Pish-posh, say the scientists and local lobstermen.
"It's really much ado about nothing up in Gloucester and around Cape Ann," said Bob Glenn, the New Bedford-based chief marine fisheries biologist for the state's Division of Marine Fisheries. "We've had high incidences of shell disease south of Cape Cod since the late '90s. That's really where the problem is, down in southern New England waters where it's much warmer."
Glenn said that, on average, as many as 22 percent of the lobsters harvested out of the warmer New England waters south of Cape Cod have contracted the bacteria-induced epizootic shell disease that, at worse, wholly erodes their shells or, at best, leaves their shells covered with unsightly lesions.

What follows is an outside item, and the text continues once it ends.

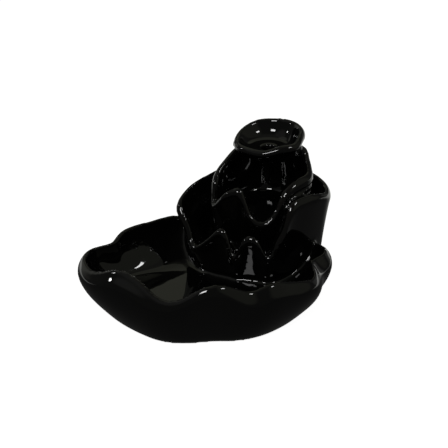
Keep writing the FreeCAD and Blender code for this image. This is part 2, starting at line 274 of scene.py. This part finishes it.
def reach_at(outline, bearing):
    """Reach of a closed outline at each bearing: a cubic through four neighbouring points of the outline."""
    marks = np.array([mark for mark, _ in outline], float)
    reach = np.array([value for _, value in outline], float)
    count = len(marks)
    turned = np.mod(bearing, 360.0)
    here = (np.searchsorted(marks, turned, side="right") - 1) % count
    after = (here + 1) % count
    span = np.mod(marks[after] - marks[here], 360.0)
    t = np.mod(turned - marks[here], 360.0) / span
    a, b, c, d = reach[(here - 1) % count], reach[here], reach[after], reach[(here + 2) % count]
    square = (2 * a - 5 * b + 4 * c - d) * t ** 2
    cube = (3 * b - a - 3 * c + d) * t ** 3
    return 0.5 * (2 * b + (c - a) * t + square + cube)


def closed_curves(rings, marks, around):
    """Smooth closed curve through each ring's points. On every stretch the two end points are blended and
    bent by the second derivatives there, solved so that slope and bend run on through every point."""
    step = np.diff(marks)
    count = len(step)
    slope = (np.roll(rings, -1, axis=1) - rings) / step[None, :, None]
    index = np.arange(count)
    matrix = np.zeros((count, count))
    matrix[index, index] = 2 * (np.roll(step, 1) + step)
    matrix[index, (index + 1) % count] += step
    matrix[index, (index - 1) % count] += np.roll(step, 1)
    bend = np.linalg.solve(matrix[None], 6 * (slope - np.roll(slope, 1, axis=1)))
    here = np.clip(np.searchsorted(marks, around, side="right") - 1, 0, count - 1)
    after = (here + 1) % count
    near = ((marks[here + 1] - around) / step[here])[None, :, None]
    far = 1.0 - near
    sag = (step[here] ** 2 / 6.0)[None, :, None]
    straight = near * rings[:, here] + far * rings[:, after]
    return straight + sag * ((near ** 3 - near) * bend[:, here] + (far ** 3 - far) * bend[:, after])


def ring_shares(count, up):
    """Share of each control ring at a place up the wall: cubic B-spline weights, clamped at both ends,
    raised degree by degree from steps that are 1 inside one stretch and 0 elsewhere."""
    knots = np.concatenate([np.zeros(3), np.arange(count - 2.0), np.full(3, count - 3.0)])
    place = np.minimum(up, count - 3.0 - 1e-9)[:, None]
    share = ((knots[None, :-1] <= place) & (place < knots[None, 1:])).astype(float)
    for degree in (1, 2, 3):
        left = knots[degree:-1] - knots[:-degree - 1]
        right = knots[degree + 1:] - knots[1:-degree]
        passed = (place - knots[None, :-degree - 1]) / np.where(left > 0, left, 1.0)
        ahead = (knots[None, degree + 1:] - place) / np.where(right > 0, right, 1.0)
        rising = np.where(left > 0, passed, 0.0)
        falling = np.where(right > 0, ahead, 0.0)
        share = rising * share[:, :-1] + falling * share[:, 1:]
    return share


class Bowl:
    """A bowl with a wavy rim, as a surface of two parameters: round the rim, and from base up and over."""

    def __init__(self, centre, base_z, floor_z, rim, base, belly, wall):
        stations = np.array(rim, float)
        self.centre = centre
        self.base_z = base_z
        self.floor_z = floor_z
        self.wall = wall
        self.bearings = stations[:, 0]
        self.reaches = stations[:, 1]
        self.lips = floor_z + stations[:, 2]
        self.base = reach_at(base, self.bearings)
        self.belly = reach_at(belly, self.bearings)
        crest = self.ring(self.reaches, self.lips)
        chords = np.linalg.norm(np.roll(crest, -1, axis=0) - crest, axis=1)
        self.marks = np.concatenate([[0.0], np.cumsum(np.sqrt(chords))])

    def ring(self, reaches, heights):
        """Points round the centre: across = reach x cosine of bearing, deep = reach x sine of bearing."""
        angle = np.radians(self.bearings)
        across = self.centre[0] + reaches * np.cos(angle)
        deep = self.centre[1] + reaches * np.sin(angle)
        return np.stack([across, deep, heights], 1)

    def outside(self, levels):
        """Reach of the outside: a parabola of height from the base, drawn towards the belly, to the lip."""
        share = np.clip((levels - self.base_z) / (self.lips - self.base_z), 0.0, 1.0)
        top = self.reaches + self.wall / 2
        return (1 - share) ** 2 * self.base + 2 * share * (1 - share) * self.belly + share ** 2 * top

    def level_ring(self, levels, inset, swell=0.0):
        """Ring on the outside at the given heights, set in by the inset and swollen by the swell."""
        return self.ring(self.outside(levels) - inset + swell, levels)

    def control_rings(self, corner, roll, sweep, shelf=0.0, ledges=(), ledge_spread=0.0):
        """Rings that steer the skin: flat base, outside up to the lip, over it and down inside to the floor.
        The roll is how far down the outside the lip starts to turn over, in wall thicknesses, the sweep is
        how far in from the wall the floor starts to rise, and the shelf is how far the inside steps in."""
        count = len(self.lips)
        base = np.full(count, self.base_z)
        shoulders = self.lips - roll * self.wall
        lowest = max((drop for drop, _ in ledges), default=0.0)
        rings = [self.level_ring(base, corner), self.level_ring(base, base_edge_share * corner)]
        for share in outside_shares:
            rings.append(self.level_ring(self.base_z + share * (shoulders - lowest - self.base_z), 0.0))
        for drop, swell in reversed(ledges):
            rings.append(self.level_ring(self.lips - drop, 0.0, swell * ledge_spread))
        rings.append(self.level_ring(shoulders, 0.0))
        turn = [(aside, above * roll) for aside, above in lip_turn_outside] + lip_turn_inside
        for aside, above in turn:
            rings.append(self.ring(self.reaches + aside * self.wall, self.lips + above * self.wall))
        tops = self.lips - self.wall / 2
        depth = np.maximum(tops - self.floor_z, least_inside * (self.lips - self.floor_z))
        for share, swept, stepped in inside_run:
            inset = self.wall + swept * sweep + stepped * shelf
            rings.append(self.level_ring(self.floor_z + share * depth, inset))
        return np.stack(rings)

    def plug_rings(self, low_z, high_z, inset):
        """Rings that steer the air inside the wall between two heights."""
        rings = []
        for share in air_shares:
            level = np.full(len(self.lips), low_z + share * (high_z - low_z))
            rings.append(self.level_ring(level, inset))
        return np.stack(rings)

    def skin(self, name, rings, columns, rows_per_stretch):
        """Closed mesh of the skin: point = sum of each ring's closed curve x its share, both ends fanned."""
        around = np.linspace(0.0, self.marks[-1], columns, endpoint=False)
        stretches = len(rings) - 3
        up = np.linspace(0.0, stretches, stretches * rows_per_stretch + 1)
        curves = closed_curves(rings, self.marks, around)
        grid = np.einsum("rk,kcx->rcx", ring_shares(len(rings), up), curves)
        rows = len(up)
        number = np.arange(rows * columns).reshape(rows, columns)
        beside = np.roll(number, -1, axis=1)
        wall = np.stack([number[:-1], beside[:-1], beside[1:], number[1:]], -1).reshape(-1, 4)
        low_end = rows * columns
        low_fan = np.stack([beside[0], number[0], np.full(columns, low_end)], 1)
        high_fan = np.stack([number[-1], beside[-1], np.full(columns, low_end + 1)], 1)
        ends = np.stack([grid[0].mean(0), grid[-1].mean(0)])
        points = np.concatenate([grid.reshape(-1, 3), ends])
        mesh = bpy.data.meshes.new(name)
        mesh.from_pydata(points.tolist(), [], wall.tolist() + low_fan.tolist() + high_fan.tolist())
        made = bpy.data.objects.new(name, mesh)
        bpy.context.collection.objects.link(made)
        return made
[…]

"Up around Gloucester, it's much less, usually 1 percent or less of the lobsters landed," Glenn said. "The highest we ever saw up there was 3.1 percent in 2003 and 2.2 percent in 2012."
That's good news not only for Gloucester lobstermen, but for lobster lovers throughout the region.
That's because Gloucester, according to the Massachusetts Lobstermen's Association, is home to more lobstermen (145) and more lobsters landed (2.27 million pounds in 2011) than any other of the Bay State's 52 ports.